Linux veteran Red Hat (NYSE: RHT) may sell affordable software, but the stock is terribly expensive. Right?

I mean, the stock is trading for 40 times forward earnings. Non-GAAP earnings in the just-reported first quarter jumped from $0.18 to $0.24 per share, or 33% year-over-year growth. While it's not small potatoes, that growth rate doesn't seem to support that lofty P/E ratio.

Yet the market received the news warmly, giving Red Hat a 4% price boost. The stock has now gained 13% in three months and 44% over the last year. Clearly, somebody thinks the company earns its keep. But how could that be?

Beware the P/E ratio
In short, Red Hat doesn't aim for plumper earnings. Management runs this business with other targets in mind. I think they're better targets, because they help the company make and keep more money.

In the words of CEO Jim Whitehurst:

I measure it by revenue growth, but you know, we have sort of reached a negotiated settlement with Wall Street. In general, analysts like to see margin improvement so we've committed to 100 basis points of operating margin improvement a year, and then we invest the rest in the business. So that's exactly what we do.
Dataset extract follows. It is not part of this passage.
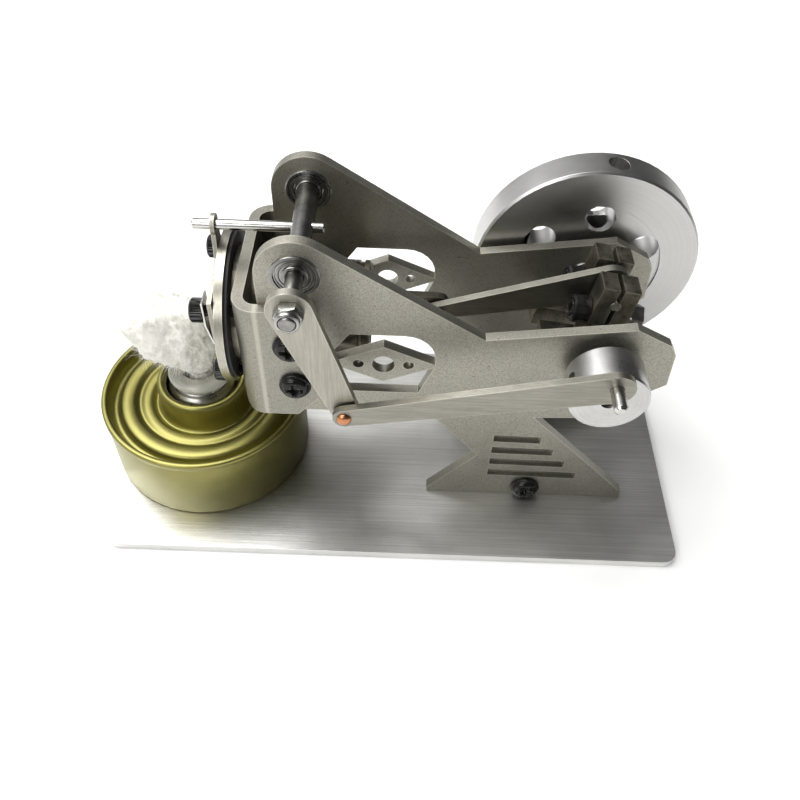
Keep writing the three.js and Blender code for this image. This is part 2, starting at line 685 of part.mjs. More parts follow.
function buildFlywheel() {
  const { radius, front, back, recessR, recess, screwR, screwAngle } = FLYWHEEL;
  const { holeRing, holeR, holes, firstHole } = FLYWHEEL;
  const chamfer = 0.4;
  const wheel = turnedY([
    [0, front + recess], [recessR, front + recess], [recessR, front], [radius - chamfer, front],
    [radius, front + chamfer], [radius, back - chamfer], [radius - chamfer, back], [0, back],
  ], CRANK.x, AXIS_Z, 60);
  const tools = [turnedY(bar(SHAFT_R + GAP, front - 1, back + 1), CRANK.x, AXIS_Z)];
  for (let i = 0; i < holes; i += 1) {
    const angle = THREE.MathUtils.degToRad(firstHole + (360 * i) / holes);
    const x = CRANK.x + holeRing * Math.cos(angle);
    const z = AXIS_Z + holeRing * Math.sin(angle);
    tools.push(turnedY(bar(holeR, front - 1, back + 1), x, z, 16));
  }
  const tilt = THREE.MathUtils.degToRad(90 - screwAngle);
  const middle = (front + back) / 2;
  const alongScrew = (geometry) => geometry.rotateY(tilt).translate(CRANK.x, middle, AXIS_Z);
  tools.push(alongScrew(turnedZ(bar(screwR, 0, radius + 1), 0, 0, 16)));
  add('flywheel', cut(wheel, ...tools), aluminium);
  const screw = grubScrew(screwR - GAP, 4.5).translate(0, 0, SHAFT_R + 0.15);
  add('flywheel_set_screw', alongScrew(screw), blackSteel);
}

// ---- Rocker and link -----------------------------------------------------------------------

function buildRocker() {
  const { thickR, end, rearEnd } = ROCKER_SHAFT;
  const shoulder = PLATE.inner - BEARING.faces - 0.15;
  const shaft = turnedY([
    [0, end], [SHAFT_R - 0.3, end], [SHAFT_R, end + 0.3], [SHAFT_R, -shoulder], [thickR, -shoulder],
    [thickR, shoulder], [SHAFT_R, shoulder], [SHAFT_R, rearEnd], [0, rearEnd],
  ], ROCKER.x, ROCKER.z);
  const rodHole = turnedX(bar(ROD.radius + GAP, ROCKER.x - 4, ROCKER.x + 4), 0, ROCKER.z, 24);
  add('rocker_shaft', cut(shaft, rodHole), darkSteel);
  const { radius, left, right } = ROD;
  const round = 0.25;
  add('valve_rod', turnedX([
    [0, left], [radius - round, left], [radius, left + round], [radius, right - round],
    [radius - round, right], [0, right],
  ], 0, ROCKER.z, 24), polishedSteel);

  const { back, front, bossR, endHalfWidth } = LEVER;
  const length = Math.hypot(RIVET.x - ROCKER.x, RIVET.z - ROCKER.z);
  const tilt = Math.atan2(RIVET.x - ROCKER.x, ROCKER.z - RIVET.z);
  const tip = -length - 2.5;
  const chamfer = 1.3;
  const shape = outline([
    ...arc(0, 0, bossR, 0, 180, 14),
    ...corners([-endHalfWidth, tip + chamfer], [chamfer - endHalfWidth, tip]),
    ...corners([endHalfWidth - chamfer, tip], [endHalfWidth, tip + chamfer]),
  ], [circle(0, 0, SHAFT_R + GAP), circle(0, -length, 1.3, 16)]);
  const lever = sheetXZ(shape, front, back).rotateY(-tilt).translate(ROCKER.x, 0, ROCKER.z);
  add('rocker_lever', lever, brushedSteel);
  const nut = nutGeometry(2.9, 2.7, SHAFT_R + GAP);
  add('rocker_nut', placed(nut, TO_FRONT, ROCKER.x, front - GAP, ROCKER.z), polishedSteel);
}

function buildLink() {
  const { back, front, pinEndR, rivetEndR } = LINK;
  const dx = DISC.pinX - RIVET.x;
  const dz = DISC.pinZ - RIVET.z;
  const length = Math.hypot(dx, dz);
  const shape = outline([
    ...arc(0, 0, rivetEndR, 90, 270, 10),
    ...arc(length, 0, pinEndR, -90, 90, 14),
  ], [circle(0, 0, RIVET.shankR + GAP, 16), circle(length, 0, DISC.pinR + RUNNING, 24)]);
  const link = sheetXZ(shape, front, back).rotateY(-Math.atan2(dz, dx)).translate(RIVET.x, 0, RIVET.z);
  add('link_bar', link, brushedSteel);
  const { x, z, headR, shankR, headHeight } = RIVET;
  const seat = front - GAP;
  add('link_rivet', turnedY([
    [0, seat - headHeight], [0.55 * headR, seat - 0.9 * headHeight],
    [0.9 * headR, seat - 0.5 * headHeight], [headR, seat], [shankR, seat], [shankR, back], [0, back],
  ], x, z, 24), copper);
}

// ---- Burner --------------------------------------------------------------------------------

function buildBurner() {
  const { x, y, radius, top, wall } = CAN;
  const floor = BASE.thick + GAP;
  const side = radius - 0.25;
  const seamBottom = top - 1.5;
  const can = [
    [0, floor + 0.6], [side - 3, floor + 0.6], [side - 2.4, floor], [side, floor], [side, seamBottom - GAP],
    [side - wall, seamBottom - GAP], [side - wall, floor + wall], [side - 2.2, floor + wall],
    [side - 2.8, floor + 0.6 + wall], [0, floor + 0.6 + wall],
  ];
  add('burner_can', turnedZ(can, x, y, BIG_ROUND), goldLacquer);

  const inside = NECK.inner;
  const seamInner = radius - 1.25;
  const lidTop = [
    [radius, seamBottom], [radius, top - 0.35], [radius - 0.35, top], [seamInner + 0.3, top],
    [seamInner, top - 0.3], [seamInner - 0.3, 15.9], [18.7, 15.9], [17.8, 17.3], [14.9, 17.3],
    [14, 16.3], [12.9, 16.7], [11.4, 16.7], [10.7, 15.7], [NECK.outer + 0.25, NECK.top - 1.2],
    [NECK.outer - 0.1, NECK.top], [inside + 0.2, NECK.top],
  ];
  const lidUnder = [
    [inside, NECK.top - 1.2], [NECK.outer - 0.5, NECK.top - 1.3], [10.1, 15], [11.4, 15], [12, 16],
    [13.3, 15.6], [14.5, 15.6], [15.3, 16.7], [17.4, 16.7], [18.4, 15.1], [seamInner - 0.1, 15.4],
    [seamInner + 0.1, seamBottom],
  ];
  const lid = [...lidTop, ...lidUnder, [radius, seamBottom]];
  add('burner_lid', turnedZ(lid, x, y, BIG_ROUND), goldLacquer);

  const clear = inside - RUNNING;
  add('wick_holder', turnedZ([
    [4.1, 12], [4.9, 12], [4.9, 19.2], [clear, 19.2], [clear, 20], [5.9, 20], [5.9, 22.3], [5.6, 22.7],
    [4.4, 22.7], [4.1, 22.4], [4.1, 12],
  ], x, y), polishedSteel);
  const beadMiddle = 24.4;
  const bead = arc(5.35, beadMiddle, 1.35, -90, 90, 6).map((p) => [p.x, p.y]);
  add('wick_collar', turnedZ([
    [4.15, beadMiddle - 1.35], ...bead, [4.15, beadMiddle + 1.35], [4.15, beadMiddle - 1.35],
  ], x, y), clearGlass);

  add('cotton_wick', cottonWad(x, y), cotton);
}

// A wad of cotton that stands in the holder and leans away from the cylinder head.
function cottonWad(x, y) {
  const levels = [
    { z: 13, lean: 0, halfX: 2.6, halfY: 2.6 },
    { z: 25.9, lean: 0, halfX: 2.7, halfY: 2.7 },
    { z: 27.6, lean: -0.4, halfX: 3.1, halfY: 3.9 },
    { z: 31.5, lean: -2.6, halfX: 5.8, halfY: 4.8 },
    { z: 36, lean: -4.6, halfX: 7.5, halfY: 5 },
    { z: 39.8, lean: -4.9, halfX: 7.9, halfY: 4.6 },
    { z: 42, lean: -4.7, halfX: 6.6, halfY: 3.2 },
  ];
  const steps = 16;
  const positions = [];
  for (const { z, lean, halfX, halfY } of levels) {
    for (let i = 0; i < steps; i += 1) {
      const angle = (2 * Math.PI * i) / steps;
      positions.push(x + lean + halfX * Math.cos(angle), y + halfY * Math.sin(angle), z);
    }
  }
  const bottom = levels.length * steps;
  positions.push(x, y, levels[0].z, x + levels.at(-1).lean, y, levels.at(-1).z);
  const index = [];
  for (let i = 0; i < steps; i += 1) {
    const next = (i + 1) % steps;
    for (let level = 0; level + 1 < levels.length; level += 1) {
      const low = level * steps;
      const high = low + steps;
      index.push(low + i, low + next, high + next, low + i, high + next, high + i);
    }
    const last = (levels.length - 1) * steps;
    index.push(bottom, next, i, bottom + 1, last + i, last + next);
  }
  const geometry = new THREE.BufferGeometry();
  geometry.setAttribute('position', new THREE.Float32BufferAttribute(positions, 3));
  geometry.setIndex(index);
  geometry.computeVertexNormals();
  return geometry;
}

buildBase();
buildFootBlock();
buildSidePlates();
buildBracket();
buildCylinder();
buildValve();
buildPiston();
buildBearings();
buildCrank();
buildConrod();
buildEccentric();
buildFlywheel();
buildRocker();
buildLink();
buildBurner();

export default engine;
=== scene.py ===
"""The looks of a small flame-licker engine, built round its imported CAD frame."""

import math
import random

import bmesh
import bpy
from bpy.props import FloatProperty, FloatVectorProperty, IntProperty, PointerProperty
from mathutils import Matrix, Vector, noise


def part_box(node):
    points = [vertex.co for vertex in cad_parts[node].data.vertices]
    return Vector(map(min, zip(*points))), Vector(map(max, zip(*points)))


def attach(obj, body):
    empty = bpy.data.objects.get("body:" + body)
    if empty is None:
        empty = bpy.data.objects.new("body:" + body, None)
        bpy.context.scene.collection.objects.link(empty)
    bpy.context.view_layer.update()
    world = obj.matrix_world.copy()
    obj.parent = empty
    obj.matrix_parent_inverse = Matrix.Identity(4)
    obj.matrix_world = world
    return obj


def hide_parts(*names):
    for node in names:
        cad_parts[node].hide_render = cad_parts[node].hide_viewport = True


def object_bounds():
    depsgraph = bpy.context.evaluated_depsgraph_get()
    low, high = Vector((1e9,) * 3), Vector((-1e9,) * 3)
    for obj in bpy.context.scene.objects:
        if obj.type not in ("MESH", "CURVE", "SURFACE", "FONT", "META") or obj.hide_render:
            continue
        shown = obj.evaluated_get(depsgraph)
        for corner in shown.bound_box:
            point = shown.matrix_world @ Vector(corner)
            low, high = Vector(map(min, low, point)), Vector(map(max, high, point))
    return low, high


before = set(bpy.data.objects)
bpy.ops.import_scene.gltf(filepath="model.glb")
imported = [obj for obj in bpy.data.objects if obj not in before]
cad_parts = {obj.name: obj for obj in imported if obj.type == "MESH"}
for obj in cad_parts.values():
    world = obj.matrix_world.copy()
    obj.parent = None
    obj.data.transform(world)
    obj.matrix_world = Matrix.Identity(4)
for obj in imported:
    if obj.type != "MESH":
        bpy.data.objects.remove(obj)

bl_info = {
    "name": "Flame-licker engine",
    "version": (1, 0, 0),
    "blender": (4, 5, 0),
    "location": "View3D > Sidebar > Engine",
    "description": "Builds the detailed pieces of a small flame-licker engine",
    "category": "Object",
}

MM = 0.001
CAD_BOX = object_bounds()

# Millimetres
M3_SHANK = 1.4
HEAD_SCREW_SHANK = 1.15
CLAMP_SHANK = 1.2
BEARING_BORE = 1.52
WICK_BORE = 4.15
CAMERA_PLACE = (-0.5, -115.1, 151.3)

CAMERA_TURN = (0.64, 49.37, -2.58)          # degrees: heading, downward tilt, roll
KEY_PLACE = (-0.24, 0.10, 0.58)
FRONT_PLACE = (-0.35, -0.55, 0.45)
LIT_POINT = (0, 0, 0.035)
SKY_WAY = (-0.8, 0.3, 0.52)                 # towards the brightest part of the surroundings
FLOOR_HALF = 1.6
TRIM_AT = Vector((-0.0478, 0, 0.0437))      # a point of the plane that holds the cotton off the head
TRIM_WAY = Vector((-0.57, 0, 0.82))
AXES = {
    "+X": Vector((1, 0, 0)), "-X": Vector((-1, 0, 0)),
    "+Y": Vector((0, 1, 0)), "-Y": Vector((0, -1, 0)),
    "+Z": Vector((0, 0, 1)), "-Z": Vector((0, 0, -1)),
}


# ---- Properties ----------------------------------------------------------------------------

def length(name, text, default, low=0.0, high=1.0):
    """A size in metres."""
    return FloatProperty(
        name=name, description=text, default=default, min=low, max=high,
        unit="LENGTH", subtype="DISTANCE", precision=5,
    )


def colour(name, text, default):
    """A linear colour."""
    return FloatVectorProperty(
        name=name, description=text, default=default, min=0.0, max=1.0, size=3, subtype="COLOR",
    )


class EngineSizes(bpy.types.PropertyGroup):
    """Sizes of the fine detail."""
    sheet_edge: length("Sheet edge", "Width of the broken edges on sheet parts", 0.00014)
    turned_edge: length("Turned edge", "Width of the broken edges on turned parts", 0.00025)
    thread_pitch: length("Thread pitch", "Pitch of the screw threads", 0.00045)
    recess_width: length("Recess width", "Width of a cross recess's arms", 0.00105)
    fibre_length: length("Fibre length", "Length of the cotton's loose fibres", 0.0034)
    fibre_width: length("Fibre width", "Radius of one bundle of cotton fibres", 0.000032)
    fibres: IntProperty(
        name="Fibres", description="Number of loose cotton fibres", default=3000, min=0, max=6000,
    )
    rounds: IntProperty(
        name="Rounds", description="Sides of a large turned part", default=128, min=24, max=256,
    )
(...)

And that's still what's going on here. Operating margins improved by 30 basis points, or 0.3%, from the year-ago quarter. Red Hat could have shown stronger bottom-line results, but that would be at the cost of long-term growth and a weaker foundation for the very business: research and development expenses increased by a healthy 19%, while sales and marketing took an even higher 30% leap.

Whitehurst isn't throwing his money away on solid-gold restroom sinks or lavish executive retreats. This cash is doing something.

Red Hat collected $90 million of operating cash flows on a mere $32 million of GAAP earnings. That's 49% cash-flow growth year over year, far outpacing earnings growth as various non-cash deductions come into play.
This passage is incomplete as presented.